Hooray for Sen. Rob Portman, R-Ohio, for changing his mind about same-sex marriage. Now it’s time some other major Republican leaders to do so for reasons other than that they have children who are gay, like Portman and Dick Cheney, or that they, like former Rep. Jim Kolbe of Arizona, are gay themselves.

The Supreme Court may take the issue out of politics if it decides that marriage equality is a constitutional right. Portman said he hopes it won’t, apparently fearing a repeat of the decades of tumult that followed the court’s Roe v. Wade decision on abortion in 1973.

My guess, though, is that this is different. If you believe that life begins at conception, then every abortion is, at best, a case of manslaughter. You can’t not fight it.

When gays are allowed to marry, however, no one gets hurt. Quite the contrary —people who love each other are allowed to make a life’s commitment and to receive the legal protections that accrue to married persons.

And, despite the claims of conservatives (and asserted in the 2012 Republican platform), the institution of marriage is not undermined, either.

Gays represent just 4 percent of the U.S. population. How can their joining an institution possibly undermine it, especially when heterosexuals have done so much to damage it already?
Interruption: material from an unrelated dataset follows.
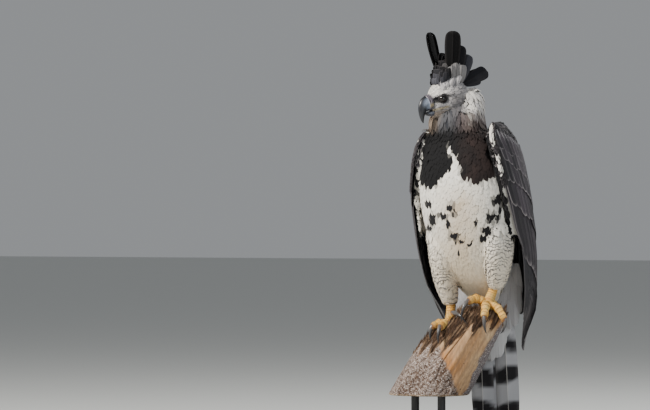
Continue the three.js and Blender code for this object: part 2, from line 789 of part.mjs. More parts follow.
// One flight feather or covert on the wing's sheet, front edge lifted over its neighbour
function wingVane(side, { root, tip, halfWidth, depth, slope, lift, stations, shape }) {
  const grid = stations.map((q) => {
    const s = mix(root[0], tip[0], q);
    const t = mix(root[1], tip[1], q);
    const half = shape(q)[0] * halfWidth;
    const reach = wingFrame(side, s, t).reach;
    const lie = depth * (1 - 0.8 * smooth(t, 0.84, 1)) - lift * smooth(t, 0.5, 0.95);
    return [-1, 0, 1].map((edge) => {
      const shifted = THREE.MathUtils.clamp(s + edge * half / reach, -0.04, 1.04);
      const { point, out } = wingFrame(side, shifted, t);
      return { point: point.addScaledVector(out, -lie - edge * half * slope), out };
    });
  });
  return plate(grid, VANE_THICKNESS);
}

// The core drops in a step under each tier, and the tier's roots are sunk in the face of its step
const CORE_LEVELS = [0, 0.06, 0.14, 0.21, 0.27, 0.295, 0.36, 0.385, 0.45, 0.475, 0.54];
const CORE_OUTER = track([
  [0, 0], [0.27, 0], [0.295, 3.8], [0.36, 3.8], [0.385, 7.2], [0.45, 7.2], [0.475, 11], [0.54, 11.2],
]);
const CORE_INNER = track([[0, 24], [0.15, 26], [0.35, 20], [0.5, 17.5], [0.54, 17]]);

function wingCore(side) {
  const columns = 7;
  const rings = CORE_LEVELS.map((t) => {
    const outer = Math.max(0, CORE_OUTER(t)[0]);
    const inner = CORE_INNER(t)[0];
    const middle = (outer + inner) / 2;
    const along = [];
    for (let c = 0; c < columns; c++) {
      const rounding = c % (columns - 1) ? 0 : 1.5;
      along.push([c / (columns - 1), outer + rounding]);
    }
    along.push([1.03, middle]);
    for (let c = columns - 1; c >= 0; c--) along.push([c / (columns - 1), inner]);
    along.push([-0.03, middle]);
    return along.map(([s, depth]) => {
      const { point, out } = wingFrame(side, s, t);
      return point.addScaledVector(out, -depth);
    });
  });
  const cap = wingFrame(side, 0.45, 0);
  return loft(rings, cap.point.add(vec(0, 0, 7)).addScaledVector(cap.out, -12));
}

// Tiers from the tip inward: primaries, secondaries, greater coverts, median coverts and
// scapulars. Primaries lie deepest, coverts on top. Roots and tips are given for the first and
// the last feather of a tier, across and down the sheet.
const LONG_STATIONS = [0, 0.45, 0.88, 1];
const SHORT_STATIONS = [0, 0.5, 0.88, 1];
const WING_TIERS = [
  {
    count: 5, half: 18, depth: 13, slope: 0.09, lift: 1.5, stations: LONG_STATIONS, shape: LONG_VANE,
    root: [[0.1, 0.515], [0.55, 0.515]], tip: [[0.16, 0.85], [0.5, 1]],
  },
  {
    count: 6, half: 25, depth: 8, slope: 0.065, lift: 0, stations: LONG_STATIONS, shape: LONG_VANE,
    root: [[0.12, 0.44], [0.94, 0.44]], tip: [[0.14, 0.74], [0.93, 0.85]],
  },
  {
    count: 5, half: 28, depth: 4.4, slope: 0.055, lift: 0, stations: SHORT_STATIONS, shape: BROAD_VANE,
    root: [[0.1, 0.345], [0.92, 0.345]], tip: [[0.12, 0.56], [0.92, 0.62]],
  },
  {
    count: 5, half: 26, depth: 1.2, slope: 0.055, lift: 0, stations: SHORT_STATIONS, shape: BROAD_VANE,
    root: [[0.13, 0.255], [0.88, 0.255]], tip: [[0.14, 0.41], [0.9, 0.46]],
  },
  {
    count: 2, half: 19, depth: -2.4, slope: 0.09, lift: 0, stations: SHORT_STATIONS, shape: BROAD_VANE,
    root: [[0.74, 0.13], [0.92, 0.19]], tip: [[0.8, 0.4], [0.95, 0.5]],
  },
];

function wingSolid(side) {
  const random = seeded(side === LEFT ? 11 : 23);
  const vanes = [];
  for (const tier of WING_TIERS) {
    for (let i = 0; i < tier.count; i++) {
      const q = i / (tier.count - 1);
      const root = [0, 1].map((k) => mix(tier.root[0][k], tier.root[1][k], q));
      const tip = [0, 1].map((k) => mix(tier.tip[0][k], tier.tip[1][k], q));
      tip[1] = Math.min(1, tip[1] + (random() - 0.5) * 0.012);
      vanes.push(wingVane(side, { ...tier, root, tip, halfWidth: tier.half, lift: tier.lift * i }));
    }
  }
  return cut(join([wingCore(side), ...vanes]), [
    torsoSolid(CUT_GROWTH),
    neckSolid(CUT_GROWTH),
    thighSolid(side === LEFT ? 'left' : 'right', CUT_GROWTH),
    tailEnvelope(),
  ]);
}

// Tail: twelve long feathers stacked from the middle pair outward, with coverts above and below
const TAIL_VANE = track([[0, 0.5], [0.3, 0.85], [0.75, 1], [0.95, 0.74], [1, 0.25]]);
const TAIL_LINE = track([[0, 18, 158], [1, 12, 128]]);

function tailPlace(z) {
  const q = (z - TAIL_TIP_HEIGHT) / (TAIL_ROOT_HEIGHT - TAIL_TIP_HEIGHT);
  const [x, y] = TAIL_LINE(q);
  return vec(x, y, z);
}

function tailEnvelope() {
  const rows = [
    [20, 19, 146, 172, 70],
    [150, 17, 138, 162, 70],
    [260, 17, 129, 154, 69],
    [350, 16, 116, 150, 67],
    [420, 14, 108, 146, 66],
    [470, 12, 104, 143, 54],
  ];
  return levelBody(rows, { levels: 6, sides: 12, power: 5, grow: 0.4, dome: 1 });
}

const TAIL_PAIRS = 6;
const TAIL_SPREAD = { root: 5.6, tip: 6.2 };
const TAIL_CORE_ROWS = [
  [330, 17, 120, 140, 48],
  [380, 16, 104, 142, 60],
  [430, 14, 92, 140, 60],
  [476, 12, 96, 132, 44],
];
const UNDER_COVERTS = 7;
const UPPER_COVERTS = 4;
const COVERT_STATIONS = [0, 0.45, 0.85, 1];

function tailSolid() {
  const pieces = [levelBody(TAIL_CORE_ROWS, { levels: 4, sides: 14, power: 2.2, dome: 5 })];
  for (let i = 0; i < TAIL_PAIRS; i++) {
    for (const side of [LEFT, RIGHT]) {
      const level = 2 * i + (side === LEFT ? 0 : 1);
      const forward = 7 - level * TAIL_LEVEL_STEP;
      const spread = side * (i + 0.5);
      pieces.push(freeVane({
        root: tailPlace(TAIL_ROOT_HEIGHT).add(vec(spread * TAIL_SPREAD.root, forward, 0)),
        tip: tailPlace(TAIL_TIP_HEIGHT + 3.4 * i).add(vec(spread * TAIL_SPREAD.tip, forward, 0)),
        face: vec(0, 1, 0.07),
        halfWidth: 30,
        edges: [-1, 1],
        stations: [0, 0.3, 0.75, 0.95, 1],
        shape: TAIL_VANE,
        thickness: 0.8,
      }));
    }
  }
  const random = seeded(31);
  for (let i = 0; i < UNDER_COVERTS; i++) {
    const across = (i / (UNDER_COVERTS - 1)) * 2 - 1;
    const middle = 1 - Math.abs(across);
    const layer = (i % 2) * 2;
    const reach = 268 + Math.abs(across) * 34 + random() * 10;
    pieces.push(freeVane({
      root: vec(14 + across * 36, 100 - middle * 4 - layer, 418),
      tip: tailPlace(reach).add(vec(across * 44, -14 - middle * 7 - layer, 0)),
      face: vec(across * 0.3, -1, -0.2),
      halfWidth: 19,
      bow: 5 * middle + 2,
      edges: [-1, 1],
      stations: COVERT_STATIONS,
    }));
  }
  for (let i = 0; i < UPPER_COVERTS; i++) {
    const across = (i / (UPPER_COVERTS - 1)) * 2 - 1;
    const side = Math.abs(across);
    pieces.push(freeVane({
      root: vec(12 + across * 14, 128, 470),
      tip: tailPlace(348 + side * 18).add(vec(across * 22, 12 - (i % 2) * 1.4 - side * 2, 0)),
      face: vec(across * 0.2, 1, 0.2),
      halfWidth: 15,
      edges: [-1, 1],
      stations: COVERT_STATIONS,
    }));
  }
  return cut(join(pieces), [torsoSolid(CUT_GROWTH)]);
}

// The assembly
const group = new THREE.Group();
const birdHead = new THREE.Group();
const level = Math.cos(HEAD_PITCH);
const headForward = vec(Math.sin(HEAD_YAW) * level, -Math.cos(HEAD_YAW) * level, Math.sin(HEAD_PITCH));
const headLeft = vec(Math.cos(HEAD_YAW), Math.sin(HEAD_YAW), 0);
const headUp = headForward.clone().cross(headLeft);
const headTurn = new THREE.Matrix4().makeBasis(headForward, headLeft, headUp);
birdHead.quaternion.setFromRotationMatrix(headTurn);
birdHead.position.copy(HEAD_CENTRE);
group.add(birdHead);

function add(parent, name, body, colour, roughness = 0.8, metalness = 0) {
  const { vertProperties, triVerts, numProp } = body.getMesh();
  const geometry = new THREE.BufferGeometry();
  const positions = new Float32Array((vertProperties.length / numProp) * 3);
  for (let i = 0; i < positions.length / 3; i++) {
    for (let k = 0; k < 3; k++) positions[i * 3 + k] = vertProperties[i * numProp + k];
  }
  geometry.setAttribute('position', new THREE.BufferAttribute(positions, 3));
  geometry.setIndex(new THREE.BufferAttribute(new Uint32Array(triVerts), 1));
  geometry.computeVertexNormals();
  const material = new THREE.MeshStandardMaterial({ color: colour, roughness, metalness });
  const mesh = new THREE.Mesh(geometry, material);
  mesh.name = name;
  parent.add(mesh);
}

const headPlacement = headTurn.clone().setPosition(HEAD_CENTRE);
const neckTools = [torsoSolid(CUT_GROWTH), headCore(CUT_GROWTH).transform(headPlacement.elements)];

add(group, 'stand_base', standBase(), STAND_BLACK, 0.5);
ROD_PLACES.forEach((place, i) => {
  add(group, `stand_rod_${i + 1}`, standRod(place), STAND_BLACK, 0.4, 0.6);
});
add(group, 'perch', perch(), DEAD_WOOD, 0.95);
add(group, 'torso', torsoSolid(), WHITE_FEATHER);
add(group, 'neck', cut(neckSolid(), neckTools), GREY_FEATHER);
add(birdHead, 'head', headSolid(), GREY_FEATHER);
add(birdHead, 'bill_upper', upperBill(), HORN_BLACK, 0.35);
add(birdHead, 'bill_lower', lowerBill(), HORN_BLACK, 0.35);
add(birdHead, 'eye_left', eyeSolid(LEFT), EYE_BROWN, 0.05);
add(birdHead, 'eye_right', eyeSolid(RIGHT), EYE_BROWN, 0.05);
add(group, 'wing_left', wingSolid(LEFT), SLATE);
add(group, 'wing_right', wingSolid(RIGHT), SLATE);
add(group, 'tail', tailSolid(), BARRED_FEATHER);
for (const leg of Object.keys(FEET)) {
  const footTool = footSolid(leg, CUT_GROWTH);
  const shank = cut(tarsusSolid(leg), [thighSolid(leg, CUT_GROWTH), footTool]);
  add(group, `thigh_${leg}`, cut(thighSolid(leg), [torsoSolid(CUT_GROWTH)]), BARRED_FEATHER);
  add(group, `tarsus_${leg}`, shank, LEG_YELLOW, 0.6);
  add(group, `foot_${leg}`, footSolid(leg), LEG_YELLOW, 0.6);
  for (const name of Object.keys(TOE_RADIUS)) {
    add(group, `claw_${leg}_${name}`, cut(clawSolid(leg, name), [footTool]), HORN_BLACK, 0.3);
  }
}

export default group;
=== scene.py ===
"""Looks of the life-size harpy eagle on its cut limb and display stand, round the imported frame."""

import math

import bmesh
import bpy
import numpy as np
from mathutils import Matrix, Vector
from mathutils.bvhtree import BVHTree
from mathutils.kdtree import KDTree


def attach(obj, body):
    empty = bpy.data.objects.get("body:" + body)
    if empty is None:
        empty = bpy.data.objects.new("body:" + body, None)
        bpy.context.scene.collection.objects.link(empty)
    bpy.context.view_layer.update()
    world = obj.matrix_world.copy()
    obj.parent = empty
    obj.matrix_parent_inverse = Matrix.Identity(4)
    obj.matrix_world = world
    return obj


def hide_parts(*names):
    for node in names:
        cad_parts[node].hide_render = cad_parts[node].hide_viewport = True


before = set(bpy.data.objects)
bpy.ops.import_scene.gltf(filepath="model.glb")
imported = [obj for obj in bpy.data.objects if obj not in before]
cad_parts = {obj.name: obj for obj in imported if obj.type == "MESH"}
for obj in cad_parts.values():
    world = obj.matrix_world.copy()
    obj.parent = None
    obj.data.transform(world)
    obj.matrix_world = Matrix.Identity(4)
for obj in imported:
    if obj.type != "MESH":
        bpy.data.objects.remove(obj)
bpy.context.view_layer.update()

# Camera
# A long lens level with the bird's breast, a little to the bird's left of straight ahead.
CAMERA_AZIMUTH = math.radians(24)
CAMERA_DISTANCE = 8.85
AIM_ACROSS = -0.350
AIM_HEIGHT = 0.618
CAMERA_AIM = (AIM_ACROSS * math.cos(CAMERA_AZIMUTH), AIM_ACROSS * math.sin(CAMERA_AZIMUTH), AIM_HEIGHT)
LENS = 200
SENSOR = 36

lens = bpy.data.cameras.new("camera")
lens.lens = LENS
lens.sensor_width = SENSOR
lens.clip_end = 60
camera = bpy.data.objects.new("camera", lens)
bpy.context.scene.collection.objects.link(camera)
view_from = Vector((math.sin(CAMERA_AZIMUTH), -math.cos(CAMERA_AZIMUTH), 0))
camera.location = Vector(CAMERA_AIM) + view_from * CAMERA_DISTANCE
camera.rotation_euler = (-view_from).to_track_quat("-Z", "Y").to_euler()
bpy.context.scene.camera = camera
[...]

Apparently, it is not true that 50 percent of all marriages end in divorce. The best estimate I can find is 41 percent, but that’s bad enough. And then there is the even more disturbing fact, explored at length this weekend in The Wall Street Journal  that 41 percent of U.S. births occur out of wedlock — just 12 percent among college graduates, but 83 percent among high school dropouts.

Now that is something for people concerned about the institution of marriage to worry about, and to start figuring out how to reverse. (I don’t think that dismantling the U.S. Department of Education, an idea cheered at the Conservative Political Action Conference last weekend, is a move in the right direction.)